Les effets produits par ce discours nous ont conduits à nous poser la question de savoir à quoi nous avions touché. Il y eut d’abord un silence incroyable pendant toute la durée de notre intervention, silence qui contrastait avec l’ambiance plus agitée du début de matinée lors de la présentation de différents protocoles et méthodologies de soin.
La très grande concentration de la salle était tout à fait perceptible. Mais, surtout, quelle ne fut pas notre surprise de nous apercevoir que nombre de personnes pleuraient. Pourquoi ces personnes pleuraient-elles ? Pourquoi cette concentration incroyable ?
Essayons une interprétation : nous avions proposé un discours vivant qui légitimait enfin l’affect. Nous ne sommes pas sans savoir que le travail des équipes en psychiatrie est un travail affectivement éprouvant. Épreuve que les nombreux protocoles, les nombreuses méthodologies ne proposent pas d’entendre. Et non seulement ces protocoles ne peuvent être que sourds à la souffrance d’une équipe, d’un soignant, mais leur méthodologie condamne l’autre à refouler cette souffrance. D’une certaine manière, ces méthodologies invitent les soignants à se taire. Ces protocoles portent en eux une injonction à se taire. À se taire non seulement sur sa souffrance, mais aussi sur son désir. Ce ne sont rien moins que des discours sans parole.
Les questions que ces personnels se posent et que les protocoles les plus sophistiqués peinent à étouffer tout à fait – car, quand même, c’est du Freud de la première heure de savoir que l’on n’est jamais quitte de ce que nous refoulons – n’ont plus qu’à se transformer en angoisse, en peur et en violence, faute d’atteindre à la dignité de pouvoir être dite. Cette amertume ne conduit-elle pas alors au repli sur un objet réel ? Remplir des fiches informatiques, ouvrir des portes, passer des commandes de repas, suivre à la lettre des protocoles, distribuer des médicaments… et se plaindre, se plaindre de tous ces petits objets que l’on ne peut plus lâcher sans angoisser, mais qui, chaque jour, étouffent davantage de ne plus risquer son désir. Désir d’écouter, de parler avec ces patients, hommes et femmes, nourris, lavés, observés, mais que l’on ne peut plus entendre, tant l’illusion des méthodologies savantes a réduit à la peur, dans sa déconfiture, toute une génération de personnels en psychiatrie.
L’engouement qui nous a toujours semblé un peu curieux de ces professionnels pour tous ces protocoles ne tient-il pas aussi à ce qui ravit toujours le névrosé, soit la possibilité de s’engouffrer dans une stratégie d’évitement par rapport au désir ?

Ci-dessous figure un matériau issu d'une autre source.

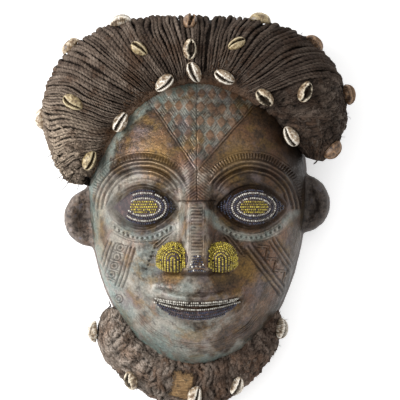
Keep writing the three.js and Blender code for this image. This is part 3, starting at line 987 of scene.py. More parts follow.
@dataclass(frozen=True)
class ForeheadPanel:
    """A wedge on the forehead, with a lattice of plain and hatched diamonds inside raised lines."""

    apex_y: float = 39.5
    top_y: float = 126
    left_slope: float = 0.69
    right_slope: float = 0.88
    pitch: float = 8.3
    hatch: float = 2.1

    def distances(self, x: Array, y: Array) -> tuple[Array, Array]:
        """Distances inwards from the wedge's left and right edges."""
        rise = y - self.apex_y
        left = (rise * self.left_slope + x) / math.hypot(1, self.left_slope)
        right = (rise * self.right_slope - x) / math.hypot(1, self.right_slope)
        return left, right

    def lattice(self, x: Array, y: Array) -> tuple[Array, Array]:
        """How far inside its diamond a place is, and whether the diamond is hatched."""
        left, right = self.distances(x, y)
        cells = [np.mod(d, self.pitch) / self.pitch * 2 - 1 for d in (left, right)]
        pillow = np.clip((1 - cells[0] ** 4) * (1 - cells[1] ** 4), 0, 1)
        return pillow, np.mod(np.floor(left / self.pitch) + np.floor(right / self.pitch), 2) == 1

    def inside(self, x: Array, y: Array) -> Array:
        """Where the lattice is."""
        return ease(0, 1.2, np.minimum(*self.distances(x, y))) * ease(self.top_y, self.top_y - 5, y)

    def plain(self, x: Array, y: Array) -> Array:
        """Where the plain diamonds are."""
        pillow, hatched = self.lattice(x, y)
        return np.where(hatched, 0, ease(0.1, 0.9, pillow)) * self.inside(x, y)

    def emboss(self, x: Array, y: Array) -> Array:
        """Height of the embossing."""
        left, right = self.distances(x, y)
        pillow, hatched = self.lattice(x, y)
        along = np.where(x < 0, left, right)
        hatching = 0.36 * np.cos(2 * np.pi * along / self.hatch) * ease(0.1, 0.45, pillow)
        field = np.where(hatched, hatching, 0.6 * pillow) - 0.3 * (1 - ease(0.0, 0.3, pillow))
        rim = line(np.minimum(left, right) + 0.4, 1.2, 1.3) * ease(self.top_y + 4, self.top_y, y)
        return field * self.inside(x, y) + rim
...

N’est-ce pas de cette asphyxie enfin dévoilée dont témoignaient les larmes et l’émotion de toute une assemblé de soignants dont le désir, l’affect et la souffrance étaient enfin légitimés. Un discours vivant avait enfin offert à l’autre l’incroyable opportunité de sortir de son mortel ennui.
Ainsi, nous ne devons pas négliger les opportunités qui nous sont faites dans nos institutions de prendre la parole, si cette possibilité de parole est trop rare, notre expérience témoigne qu’elle est encore possible. Cette intervention dans cette possibilité dévoilée a donné envie à tout un collège de psychologues de proposer un colloque au sein de l’institution sur le thème : « Clinique du sujet en psychiatrie ».
Parce que, lorsque nous posons un acte, nous ne pouvons jamais prévoir – même dans les situations les plus fermées – quel destin lui sera réservé, n’avons-nous pas le devoir de ne pas céder ? ■
Notes
1. Ponroy A., 2004, « DSM et 6,4,2. À propos de… “Manuel diagnostique et statistique des troubles mentaux” de l’American Psychiatric Association », Évolution psychiatrique, 69 : 714-716.
2. Foucault M., 2003, Le Pouvoir psychiatrique, Paris, Seuil/Gallimard.
3. Fouquet F., Murard L., 1975, Histoire de la psychiatrie de secteur, Recherches, Paris.